Object modeling scripts:
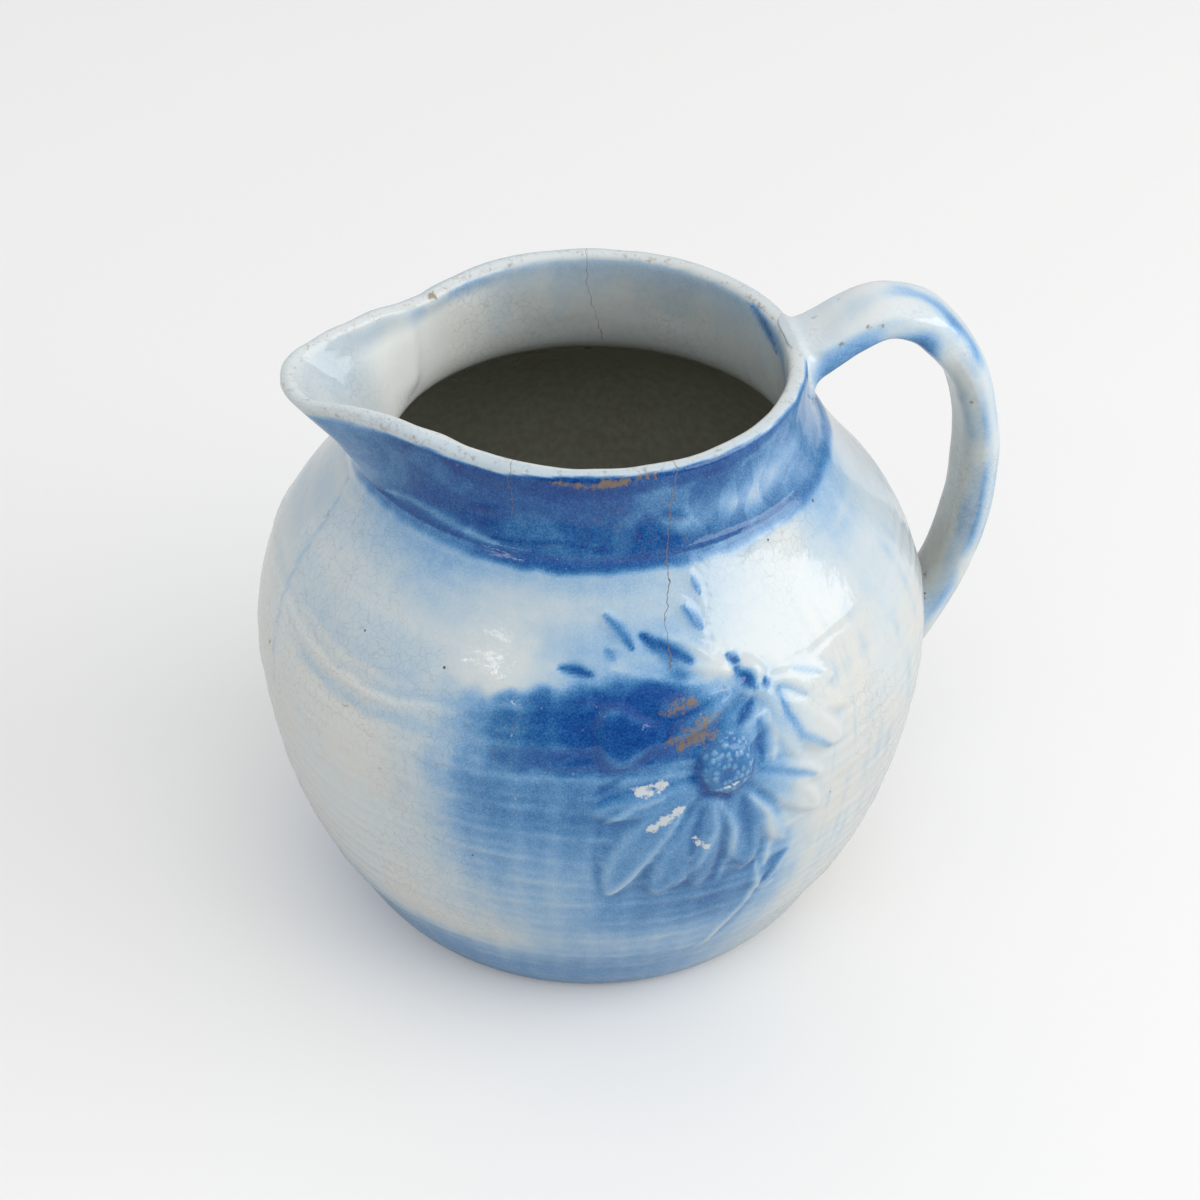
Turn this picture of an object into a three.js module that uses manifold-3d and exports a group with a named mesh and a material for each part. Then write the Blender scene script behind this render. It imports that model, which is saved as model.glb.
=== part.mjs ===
// A relief-moulded, glazed stoneware milk pitcher, in millimetres, with +Z up.
// The base rests on z = 0 and the turning axis is Z. The handle is at +X and the pouring lip at -X.
// It is built as a potter builds it: a thrown belly, a collar standing on the shoulder, a lip
// pulled out of the collar's wall, a strap handle luted on, and daisies pressed from a mould and
// laid on the belly. Where two pieces are luted together the joint is a gap of 0.3 mm.

import * as THREE from 'three';
import { mergeVertices } from 'three/addons/utils/BufferGeometryUtils.js';
import Module from 'manifold-3d';

const wasm = await Module();
wasm.setup();

// Driving sizes
const BELLY_RADIUS = 90;
const RIM_HEIGHT = 163.4;
const CREASE_HEIGHT = 142;
const FLOOR_THICKNESS = 8;
const JOINT_GAP = 0.3;

// How far the lip reaches out beyond the collar, and the angle over which it is pulled, each way
const LIP_REACH = 25.7;
const LIP_HALF_ANGLE = 48;

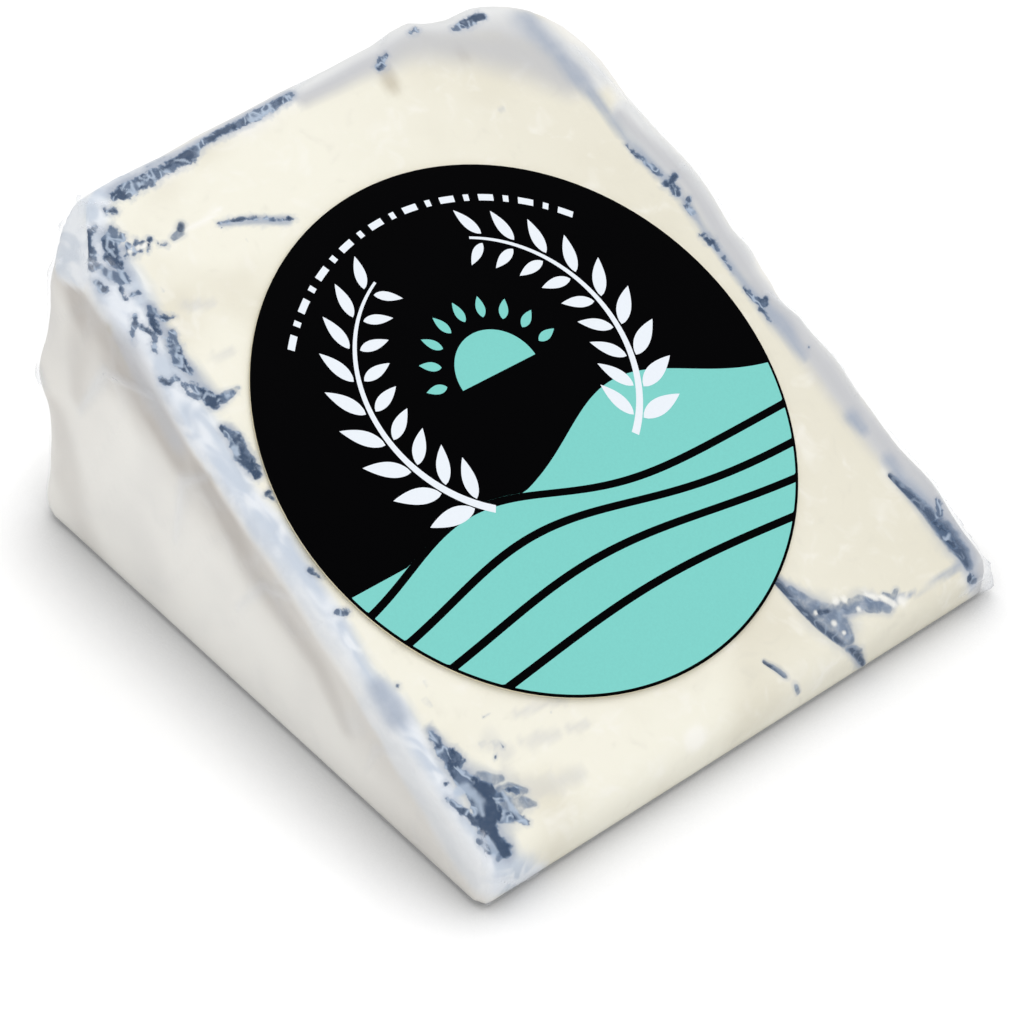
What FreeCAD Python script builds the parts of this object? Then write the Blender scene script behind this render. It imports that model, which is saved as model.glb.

_WHAT IS EXPECTED_.
Restate each record word for word.

_SOLUTION TO THE PROBLEM_.
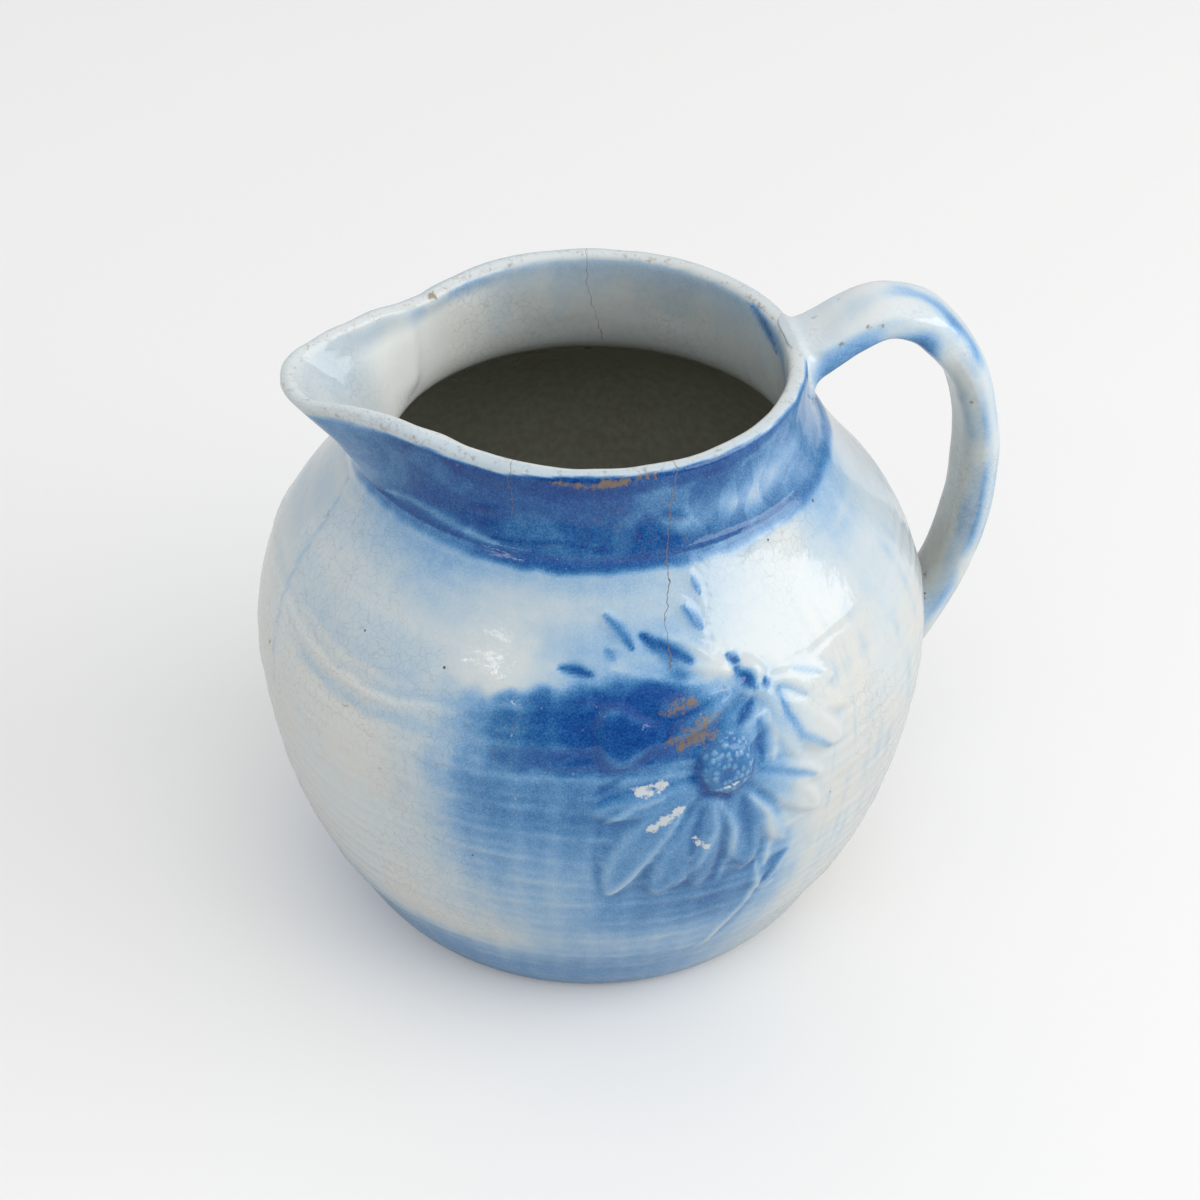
Turn this picture of an object into a three.js module that uses manifold-3d and exports a group with a named mesh and a material for each part. Then write the Blender scene script behind this render. It imports that model, which is saved as model.glb.
=== part.mjs ===
// A relief-moulded, glazed stoneware milk pitcher, in millimetres, with +Z up.
// The base rests on z = 0 and the turning axis is Z. The handle is at +X and the pouring lip at -X.
// It is built as a potter builds it: a thrown belly, a collar standing on the shoulder, a lip
// pulled out of the collar's wall, a strap handle luted on, and daisies pressed from a mould and
// laid on the belly. Where two pieces are luted together the joint is a gap of 0.3 mm.

import * as THREE from 'three';
import { mergeVertices } from 'three/addons/utils/BufferGeometryUtils.js';
import Module from 'manifold-3d';

const wasm = await Module();
wasm.setup();

// Driving sizes
const BELLY_RADIUS = 90;
const RIM_HEIGHT = 163.4;
const CREASE_HEIGHT = 142;
const FLOOR_THICKNESS = 8;
const JOINT_GAP = 0.3;

// How far the lip reaches out beyond the collar, and the angle over which it is pulled, each way
const LIP_REACH = 25.7;
const LIP_HALF_ANGLE = 48;

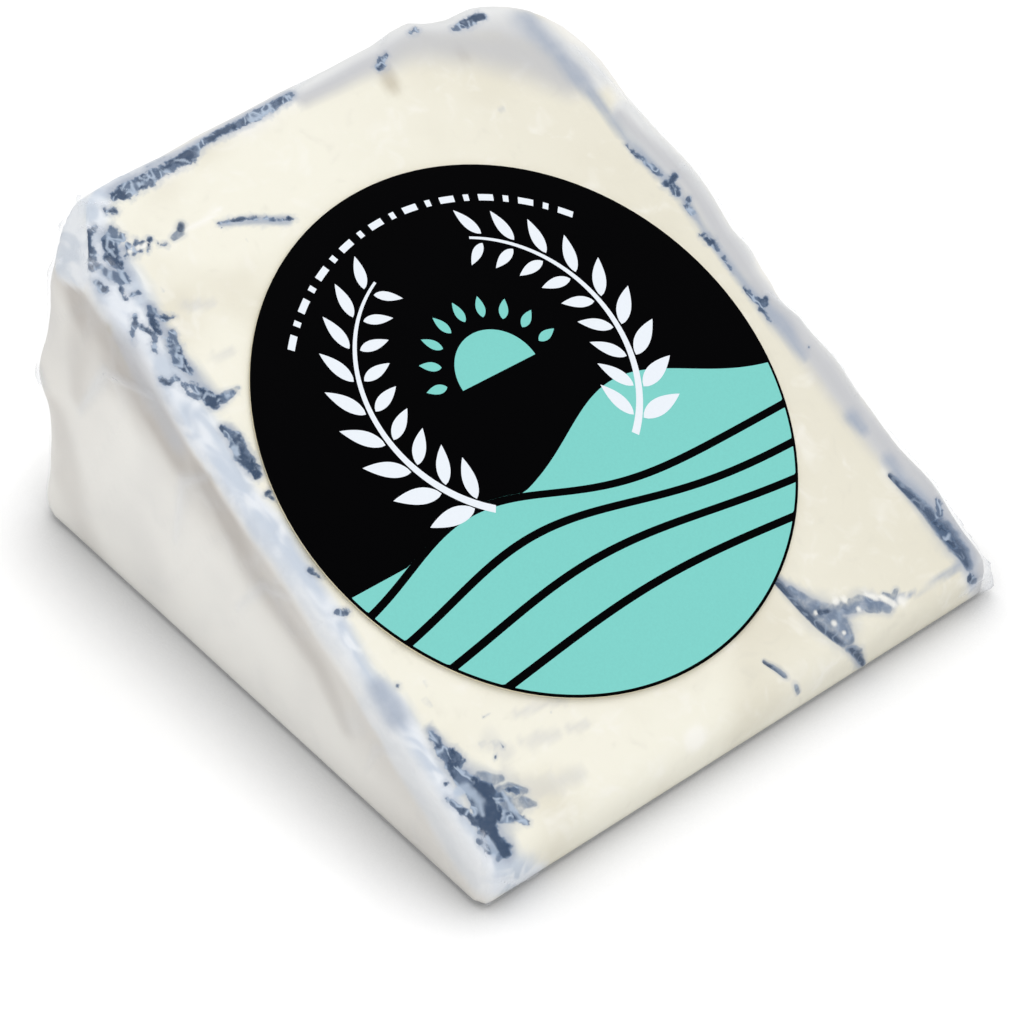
What FreeCAD Python script builds the parts of this object? Then write the Blender scene script behind this render. It imports that model, which is saved as model.glb.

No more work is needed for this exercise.